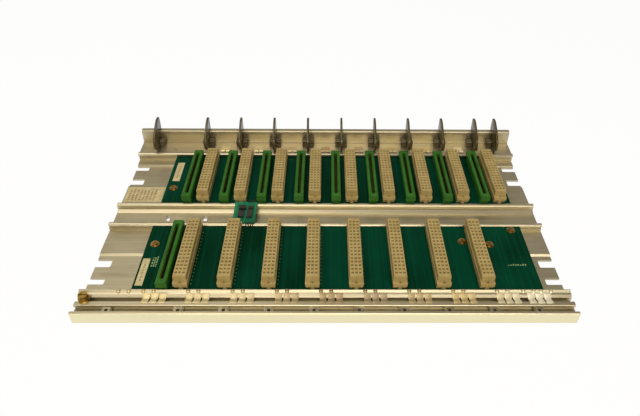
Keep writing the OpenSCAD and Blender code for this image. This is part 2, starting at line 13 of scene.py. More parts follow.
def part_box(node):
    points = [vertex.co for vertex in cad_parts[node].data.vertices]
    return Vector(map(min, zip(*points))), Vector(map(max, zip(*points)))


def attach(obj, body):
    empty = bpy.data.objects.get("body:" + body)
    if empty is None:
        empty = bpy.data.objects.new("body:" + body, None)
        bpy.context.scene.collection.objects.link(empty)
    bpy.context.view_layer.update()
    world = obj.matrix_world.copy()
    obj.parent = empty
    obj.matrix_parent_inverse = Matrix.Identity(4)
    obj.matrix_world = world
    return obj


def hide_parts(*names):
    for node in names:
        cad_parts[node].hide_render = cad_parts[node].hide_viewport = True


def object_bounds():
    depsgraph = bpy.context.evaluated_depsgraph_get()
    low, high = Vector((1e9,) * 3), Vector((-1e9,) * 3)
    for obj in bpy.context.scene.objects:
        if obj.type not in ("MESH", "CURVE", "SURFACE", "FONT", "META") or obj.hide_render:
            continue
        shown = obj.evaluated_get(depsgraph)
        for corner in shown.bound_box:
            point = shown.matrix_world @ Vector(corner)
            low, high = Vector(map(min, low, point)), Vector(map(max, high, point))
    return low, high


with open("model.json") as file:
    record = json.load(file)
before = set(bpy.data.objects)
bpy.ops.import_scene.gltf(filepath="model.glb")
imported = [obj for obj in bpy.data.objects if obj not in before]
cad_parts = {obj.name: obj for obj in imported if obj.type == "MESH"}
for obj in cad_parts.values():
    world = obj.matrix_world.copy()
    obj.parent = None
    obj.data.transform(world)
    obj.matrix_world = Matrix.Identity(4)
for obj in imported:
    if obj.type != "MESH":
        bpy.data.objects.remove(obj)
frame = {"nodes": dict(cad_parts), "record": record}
cad_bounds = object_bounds()
MM = 0.001


# ---------------------------------------------------------------- camera and room

CAMERA_AT = (-0.0003, -0.5106, 0.4403)
CAMERA_DOWN = 39.688      # degrees below the horizon
CAMERA_TURN = -1.009
CAMERA_ROLL = 0.789
CAMERA_LENS = 32.79       # millimetres
SENSOR_W = 36
CAMERA_SHIFT = (-0.0217, 0.0014)
CAMERA_RANGE = (0.01, 20)


def turned(degrees, axis):
    return Matrix.Rotation(math.radians(degrees), 4, axis)


def add_camera():
    data = bpy.data.cameras.new("camera")
    data.lens = CAMERA_LENS
    data.sensor_width = SENSOR_W
    data.shift_x, data.shift_y = CAMERA_SHIFT
    data.clip_start, data.clip_end = CAMERA_RANGE
    camera = bpy.data.objects.new("camera", data)
    bpy.context.scene.collection.objects.link(camera)
    tilt = turned(CAMERA_TURN, "Z") @ turned(90 - CAMERA_DOWN, "X") @ turned(CAMERA_ROLL, "Z")
    camera.matrix_world = Matrix.Translation(CAMERA_AT) @ tilt
    bpy.context.scene.camera = camera


def add_area_light(name, at, size, watts):
    """Warm softbox that points at the origin."""
    data = bpy.data.lights.new(name, "AREA")
    data.shape = "RECTANGLE"
    data.size, data.size_y = size
    data.energy = watts
    data.color = WARM
    lamp = bpy.data.objects.new(name, data)
    bpy.context.scene.collection.objects.link(lamp)
    look = -Vector(at)
    lamp.matrix_world = Matrix.Translation(at) @ look.to_track_quat("-Z", "Y").to_matrix().to_4x4()


WARM = (1.0, 0.93, 0.78)
SKY_LEVEL = 0.4
SKY = (1.0, 0.94, 0.82)
# Softboxes: place, width and height, watts
FRONT_SOFTBOX = ((0.1, -1.15, 1.1), (1.4, 0.8), 17)
TOP_SOFTBOX = ((-0.5, 0.2, 1.5), (1.2, 1.0), 9)
FLOOR_W = 6
FLOOR_TONE = (0.86, 0.86, 0.85, 1)
FLOOR_GLOW = 0.94         # share of plain white in what is seen of the floor


def add_lights():
    add_area_light("front_softbox", *FRONT_SOFTBOX)
    add_area_light("top_softbox", *TOP_SOFTBOX)


def seen_directly(nodes, links):
    """1 where a ray from the camera, a gloss or a glass looks straight at this, else 0."""
    path = nodes.new("ShaderNodeLightPath")
    total = path.outputs["Is Camera Ray"]
    for name in ("Is Glossy Ray", "Is Transmission Ray"):
        adder = nodes.new("ShaderNodeMath")
        adder.operation = "MAXIMUM"
        links.new(total, adder.inputs[0])
        links.new(path.outputs[name], adder.inputs[1])
        total = adder.outputs[0]
    return total


def add_world():
    world = bpy.data.worlds.new("studio")
    world.use_nodes = True
    nodes, links = world.node_tree.nodes, world.node_tree.links
    nodes.clear()
    light = nodes.new("ShaderNodeBackground")
    light.inputs["Color"].default_value = (*SKY, 1)
    light.inputs["Strength"].default_value = SKY_LEVEL
    out = nodes.new("ShaderNodeOutputWorld")
    links.new(light.outputs[0], out.inputs["Surface"])
    bpy.context.scene.world = world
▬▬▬
- **Required work**
Copy all lines from the material that hold "corner".

- **Response below**
        for corner in shown.bound_box:
            point = shown.matrix_world @ Vector(corner)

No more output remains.